Die meisten Niederländer haben am 5. Dezember etwas früher Feierabend als gewöhnlich. Abends sitzt man dann gemütlich um den Tisch, auf dem sich die traditionellen Süßigkeiten und das Gebäck türmen - vertraute Attribute, seit die Maler des 17. Jahrhunderts uns das Fest aus ihrer Sicht schilderten. Große Schokoladenbuchstaben - die Anfangsbuchstaben der Vornamen aller Anwesenden - zeigen den Gästen ihren Platz. Auf dem Tisch finden sich auch die sog. Freier(innen), große Männer- und Frauenfiguren aus Spekulatius. Ein Korb mit geheimnisvollen Päckchen wartet genauso auf seinen Einsatz wie die Scheren, die griffbereit auf dem Tisch liegen.
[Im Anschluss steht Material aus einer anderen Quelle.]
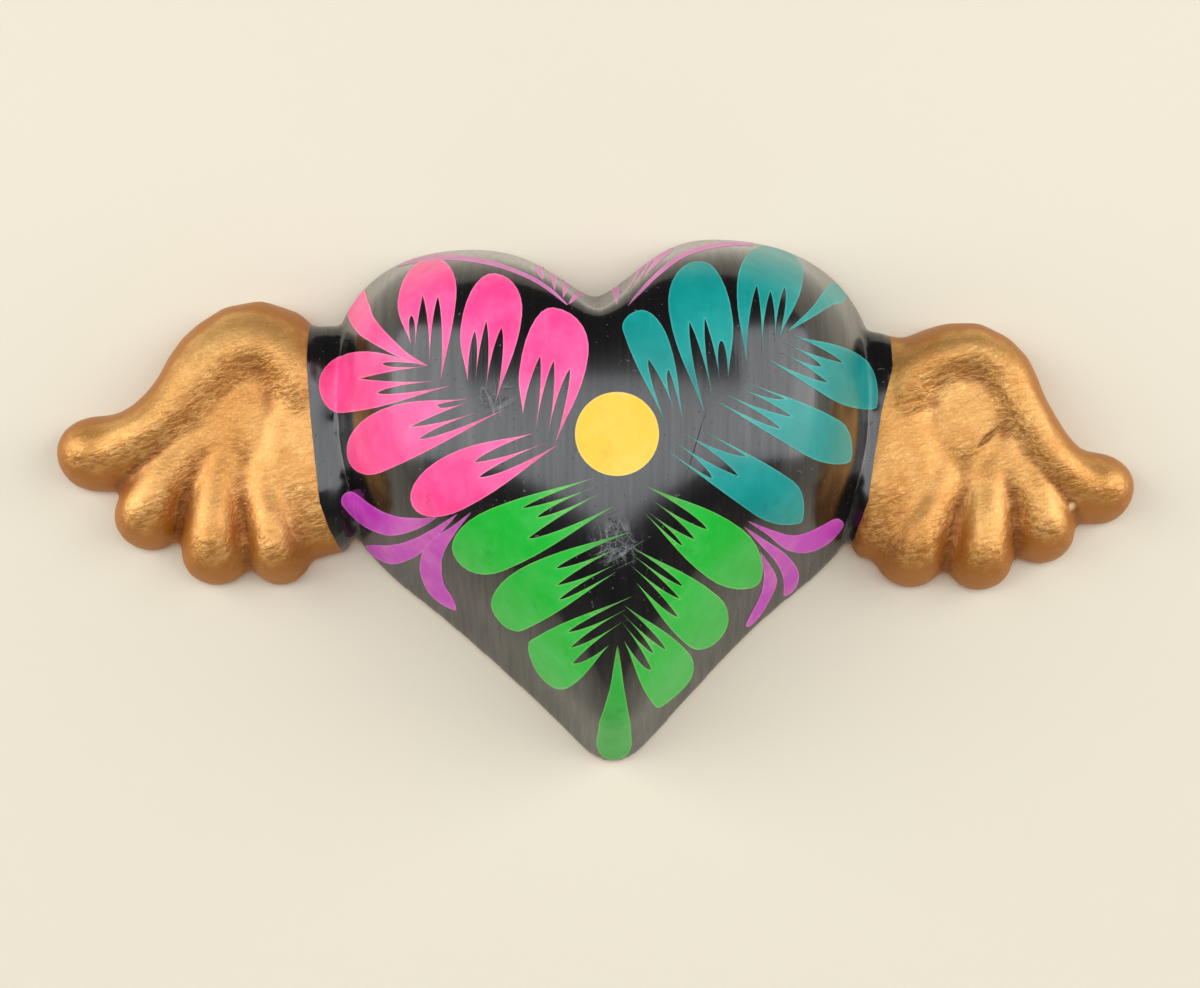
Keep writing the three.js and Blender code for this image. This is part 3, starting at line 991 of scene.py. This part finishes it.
TEAL_PETALS = {
    "upper_left": dict(tines=[(664.3, 419.8), (674.1, 410.9), (683, 421.8)],
                       slits=[(648.8, 359.5), (668.2, 369.4)],
                       widest=[(622.9, 330.8), (669.2, 341.7)], tip=(637.6, 310.6)),
    "upper_middle": dict(tines=[(704.8, 413.9), (713.1, 400.4), (719.6, 379.7), (728.1, 376.7)],
                         slits=[(689.4, 321.9), (704.8, 318), (721.2, 340.7)],
                         widest=[(668.8, 311.1), (732.1, 315)], tip=(697.9, 260.6)),
    "upper_right": dict(tines=[(746.3, 362.5), (761.5, 352), (774.5, 341), (778.9, 337.7)],
                        slits=[(756.8, 285.4), (770.4, 291.3), (784.3, 287.3)],
                        widest=[(737, 283.4), (803.2, 275.5)], tip=(768, 245.4)),
    "right": dict(tines=[(791.8, 335.2), (782.9, 342.7), (780.9, 352.6), (766.1, 358.5)],
                  slits=[(842.2, 362.9), (821.4, 366.4), (827.8, 382.6)],
                  widest=[(861, 356), (829, 398)], tip=(876.3, 408), pointed=0.75),
    "lower_right": dict(tines=[(743.3, 381.2), (739.4, 388.2), (720.2, 392.1), (713.1, 399)],
                        slits=[(784.9, 399), (791.8, 416.8), (779.9, 428.3)],
                        widest=[(840, 421), (806, 455.5)], tip=(850.6, 462), pointed=0.75),
    "lowest_right": dict(tines=[(699.8, 428.7), (680.1, 431.7), (672.2, 440), (662.3, 447.1)],
                         slits=[(746.3, 456.4), (738.4, 476.1), (711.7, 477.7)],
                         widest=[(793, 481), (755, 515)], tip=(801.6, 522), pointed=0.75),
}
TEAL_STROKES = {
    "far_right": dict(path=[(786.8, 331.8), (812.5, 312.6), (827.5, 299), (835, 294)],
                      widths=[0, 8, 16, 23]),
}
GREEN_PETALS = {
    "upper_left": dict(tines=[(594.1, 478), (596.3, 486.3), (606.3, 490.3), (614.2, 505.9)],
                       slits=[(522.6, 508.2), (537.1, 517.1), (528.2, 538.3)],
                       widest=[(490, 509), (503.7, 570.7)], tip=(453.4, 553.9)),
    "upper_right": dict(tines=[(645.4, 485.8), (650.5, 499), (648, 512), (644.3, 512.6)],
                        slits=[(706.8, 529.4), (694.5, 539.4), (682.2, 545.4)],
                        widest=[(742, 529), (708, 578)], tip=(759.5, 584), pointed=0.45),
    "middle_left": dict(tines=[(630.9, 531.6), (624.2, 545), (618.6, 562.9), (616.4, 571.8)],
                        slits=[(556.1, 568.4), (557.2, 585.2), (559.5, 599.2)],
                        widest=[(530.4, 563.5), (523.8, 630)], tip=(492.5, 611)),
    "middle_right": dict(tines=[(632, 547.2), (629, 552), (629.3, 564), (636.5, 582.9)],
                         slits=[(682.2, 586.3), (679.6, 598.6), (677.8, 616.9)],
                         widest=[(718, 596), (688, 646)], tip=(721, 638)),
    "lower_left": dict(tines=[(632, 596.3), (625.3, 609.7), (622, 622), (608.6, 645.4)],
                       slits=[(568.4, 632.1), (570.6, 647.7), (572.9, 663.3)],
                       widest=[(531, 640), (568.4, 687.9)], tip=(537, 672)),
    "lower_right": dict(tines=[(624.2, 605.3), (623.1, 614.2), (622, 622), (624.2, 641)],
                        slits=[(665.5, 649.9), (653.2, 653.3), (651, 668.9)],
                        widest=[(688, 652), (657, 709)], tip=(684, 688)),
}
GREEN_STROKES = {
    "lowest": dict(path=[(617.5, 645.4), (617, 688), (615, 722), (614, 743)], widths=[0, 14, 31, 36]),
}
YELLOW_DAB = {"middle": (617, 434), "radius": 42, "steps": 72, "tip": (590, 400), "root": (665, 500)}
PURPLE_STROKES = {
    "left_upper": dict(path=[(437.1, 517.2), (416.7, 523.4), (391.2, 525.4), (368.3, 516.2), (350.5, 501)],
                       widths=[0, 11.2, 21, 22, 19]),
    "left_middle": dict(path=[(457.6, 513.7), (437.1, 531), (414.7, 547.3), (393, 554.5), (377, 551),
                              (366.5, 546)], widths=[0, 8, 17, 20, 13, 2]),
    "left_lower": dict(path=[(471.3, 512.1), (454, 529), (435.1, 549.4), (430.8, 568.8), (436.4, 588),
                             (447.5, 600.5), (455.5, 609)], widths=[0, 6.5, 20, 22.5, 18, 13, 3]),
    "right_upper": dict(path=[(747.1, 520.7), (768.8, 532), (789, 542.5), (806.8, 542.9), (824, 535),
                              (837, 524.5)], widths=[0, 6, 15.5, 20, 19, 13]),
    "right_middle": dict(path=[(743.9, 526.6), (763.4, 543), (780.7, 558.1), (790.5, 573.8), (789.4, 586.3),
                               (784.5, 595)], widths=[0, 7, 13, 17, 13, 3]),
    "right_lower": dict(path=[(760.1, 551.6), (766.6, 566.8), (770.2, 580.9), (764.5, 598.2), (754.7, 615.6),
                              (747, 625.4)], widths=[0, 8, 14, 10.5, 9, 4]),
}
LILAC_ARCS = {
    "left": dict(path=[(396, 267.5), (414.7, 260.8), (437.9, 257.4), (459.5, 258), (486, 262),
                       (509.3, 269), (532.5, 278.9), (550.7, 290.5), (567, 304.6)],
                 widths=[0, 4, 6, 5.5, 5, 4, 4, 3.5, 1]),
    "left_tick_a": dict(path=[(543.2, 281.4), (539, 270)], widths=[0, 9]),
    "left_tick_b": dict(path=[(554.9, 291.3), (553, 275)], widths=[0, 9]),
    "left_tick_c": dict(path=[(563.2, 298), (566, 284)], widths=[0, 10]),
    "left_tick_d": dict(path=[(568.1, 304.6), (579, 293)], widths=[0, 9]),
    "right": dict(path=[(627.9, 305.9), (639.4, 292.7), (658.9, 273.2), (681.8, 256), (704.8, 247.6),
                        (727.8, 244), (752, 244.5)], widths=[0, 3, 4, 5, 5, 4.5, 1.5]),
    "right_tick_a": dict(path=[(617, 305.4), (616, 290)], widths=[0, 9]),
    "right_tick_b": dict(path=[(627.9, 291.6), (641.7, 266)], widths=[0, 5]),
    "right_tick_c": dict(path=[(647.4, 274.4), (658, 259.5), (670, 247.5)], widths=[0, 7, 8]),
    "right_tick_d": dict(path=[(639.6, 281), (645, 269.5), (652, 259)], widths=[0, 3, 4]),
}

pink = stroke_paint("pink_enamel", body=tone(255, 66, 140), heel_and_sheen=tone(252, 112, 174),
                    edge=tone(255, 160, 180), shade=tone(206, 40, 100))
teal = stroke_paint("teal_enamel", body=tone(0, 139, 133), heel_and_sheen=tone(24, 160, 154),
                    edge=tone(104, 192, 178), shade=tone(0, 112, 112))
green = stroke_paint("green_enamel", body=tone(14, 182, 48), heel_and_sheen=tone(70, 192, 84),
                     edge=tone(150, 206, 104), shade=tone(18, 118, 40))
yellow = stroke_paint("yellow_enamel", body=tone(250, 196, 40), heel_and_sheen=tone(252, 212, 92),
                      edge=tone(222, 216, 140), shade=tone(226, 160, 30))
purple = stroke_paint("purple_enamel", body=tone(196, 46, 186), heel_and_sheen=tone(216, 108, 186),
                      edge=tone(224, 140, 200), shade=tone(150, 30, 140))
lilac = stroke_paint("lilac_enamel", body=tone(206, 96, 168), heel_and_sheen=tone(214, 126, 178),
                     edge=tone(218, 146, 186), shade=tone(150, 60, 120))

painted("pink_fan", petals(PINK_PETALS) + plain_strokes(PINK_STROKES), pink, cell=3)
painted("teal_fan", petals(TEAL_PETALS) + plain_strokes(TEAL_STROKES), teal, cell=3)
painted("green_fan", petals(GREEN_PETALS) + plain_strokes(GREEN_STROKES), green, cell=4)
painted("purple_side_strokes", plain_strokes(PURPLE_STROKES), purple, cell=3)
painted("lilac_shoulder_strokes", plain_strokes(LILAC_ARCS), lilac, cell=2)

dab_middle = point(YELLOW_DAB["middle"])
dab_outline = []
for step in range(YELLOW_DAB["steps"]):
    turn = 2 * pi * step / YELLOW_DAB["steps"]
    dab_outline.append(dab_middle + Vector((cos(turn), sin(turn), 0)) * YELLOW_DAB["radius"])
painted("yellow_dab", [(dab_outline, YELLOW_DAB["tip"], YELLOW_DAB["root"])], yellow, cell=4)


# Camera

FILM_WIDTH = 36

view = bpy.data.cameras.new("view")
view.sensor_width = FILM_WIDTH
view.lens = FILM_WIDTH * VIEW_DISTANCE / (PICTURE_WIDTH * PIXEL)
view.clip_start = 10 * MM
camera = bpy.data.objects.new("view", view)
camera.location = EYE
camera.rotation_euler = (pi / 2 + VIEW_PITCH, 0, 0)
bpy.context.scene.collection.objects.link(camera)
bpy.context.scene.camera = camera


# Stage: a pale wall close behind, a pale floor below, soft lamps

WALL_MIDDLE = (0, 0.6 * MM, -0.35)
WALL_SIZE = (4, 2.3)
FLOOR_MIDDLE = (0, 0, -1.5)
FLOOR_SIZE = (4, 4)
CARD_SIZE = (1.1, 0.6)
CARD_ASIDE = 1.5
CARD_FRONT = -0.3
CARD_HEIGHT = -0.12
BLACK = (0, 0, 0, 1)
MATT = 0.9
UPRIGHT = (pi / 2, 0, 0)


def stage_finish(name, colour, seen_through=False, shown_pale=False):
    """A matt finish, which may be shown pale as it is, or be clear from behind and to light from there."""
    finish = Finish(name)
    finish.set(base_color=colour, roughness=MATT)
    if shown_pale:
        shown = finish.node("LightPath", output="Is Camera Ray")
        for ray in ("Is Glossy Ray", "Is Transmission Ray"):
            shown = shown + finish.node("LightPath", output=ray)
        finish.set(emission_color=finish.blend(shown, BLACK, colour), emission_strength=1)
    if seen_through:
        looked_at = finish.node("LightPath", output="Is Camera Ray")
        lit = finish.node("LightPath", output="Is Shadow Ray")
        from_behind = finish.node("NewGeometry", output="Backfacing")
        clear = finish.node("Math", {"operation": "MAXIMUM"}, {0: looked_at * from_behind, 1: lit})
        mixed = finish.node("MixShader", inputs={
            0: clear, 1: Wire(finish, finish.surface.outputs[0]), 2: finish.node("BsdfTransparent"),
        })
        finish.join(finish.output.inputs["Surface"], mixed)
    return finish.material


def stage_plane(name, middle, size, turn, finish):
    bm = bmesh.new()
    bmesh.ops.create_grid(bm, x_segments=1, y_segments=1, size=0.5)
    piece = from_bmesh(name, bm)
    piece.location = middle
    piece.rotation_euler = turn
    piece.scale = (size[0], size[1], 1)
    piece.data.materials.append(finish)


stage_plane("wall", WALL_MIDDLE, WALL_SIZE, UPRIGHT,
            stage_finish("pale_wall", tone(226, 217, 196), seen_through=True))
stage_plane("floor", FLOOR_MIDDLE, FLOOR_SIZE, (0, 0, 0), stage_finish("pale_floor", tone(232, 228, 220)))
for name, side in (("left_card", -1), ("right_card", 1)):
    stage_plane(name, (side * CARD_ASIDE, CARD_FRONT, CARD_HEIGHT), CARD_SIZE, (0, -side * pi / 2, 0),
                stage_finish("pale_" + name, tone(206, 200, 188), shown_pale=True))


def lamp(name, place, aim, size, power):
    light = bpy.data.lights.new(name, "AREA")
    light.shape = "RECTANGLE"
    light.size = size[0]
    light.size_y = size[1]
    light.energy = power
    light.color = DAYLIGHT
    holder = bpy.data.objects.new(name, light)
    holder.location = place
    holder.rotation_euler = (Vector(aim) - Vector(place)).to_track_quat("-Z", "Y").to_euler()
    bpy.context.scene.collection.objects.link(holder)


# Three windows round the front, whose image is the grey band on the dome, and a light behind that falls
# through the wall on the back of the ornament alone
DAYLIGHT = (0.95, 0.97, 1)
WINDOW_GLOW = 3 * pi  # watts to a square metre
WINDOW_AIM = 0.4  # a window looks at the ornament's height and a share of its own above it
SUN_GLOW = 1.6
SUN_SPREAD = radians(4)
SUN_TILT = radians(-78)
ROOM_COLOUR = (0.9, 0.9, 0.92, 1)
ROOM_GLOW = 0.1

for name, place, size in (
    ("front_window", (0, -0.9, 0.01), (1.24, 0.43)),
    ("left_window", (-0.81, -0.46, 0.17), (0.97, 0.78)),
    ("right_window", (0.81, -0.46, 0.17), (0.97, 0.78)),
):
    lamp(name, place, (0, 0, place[2] * WINDOW_AIM), size, WINDOW_GLOW * size[0] * size[1])
sun = bpy.data.lights.new("behind", "SUN")
sun.energy = SUN_GLOW
sun.angle = SUN_SPREAD
holder = bpy.data.objects.new("behind", sun)
holder.rotation_euler = (SUN_TILT, 0, 0)
bpy.context.scene.collection.objects.link(holder)

world = bpy.data.worlds.new("room")
world.use_nodes = True
bpy.context.scene.world = world
room = world.node_tree.nodes["Background"]
room.inputs["Color"].default_value = ROOM_COLOUR
room.inputs["Strength"].default_value = ROOM_GLOW

bpy.context.scene.view_settings.view_transform = "Standard"

bpy.context.view_layer.update()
Nach dem Abendessen stürzen sich alle auf die Süßigkeiten, die Geschenke werden ausgepackt und die Gedichte der Reihe nach laut vorgelesen, so daß alle die Überraschung richtig genießen können. Das wichtigste dabei sind die Phantasie und die Mühe, die man sich mit einem Geschenk macht, nicht so sehr, was es gekostet hat. Gerade deshalb ist das Nikolausfest für jung und alt so ein fröhliches Ereignis.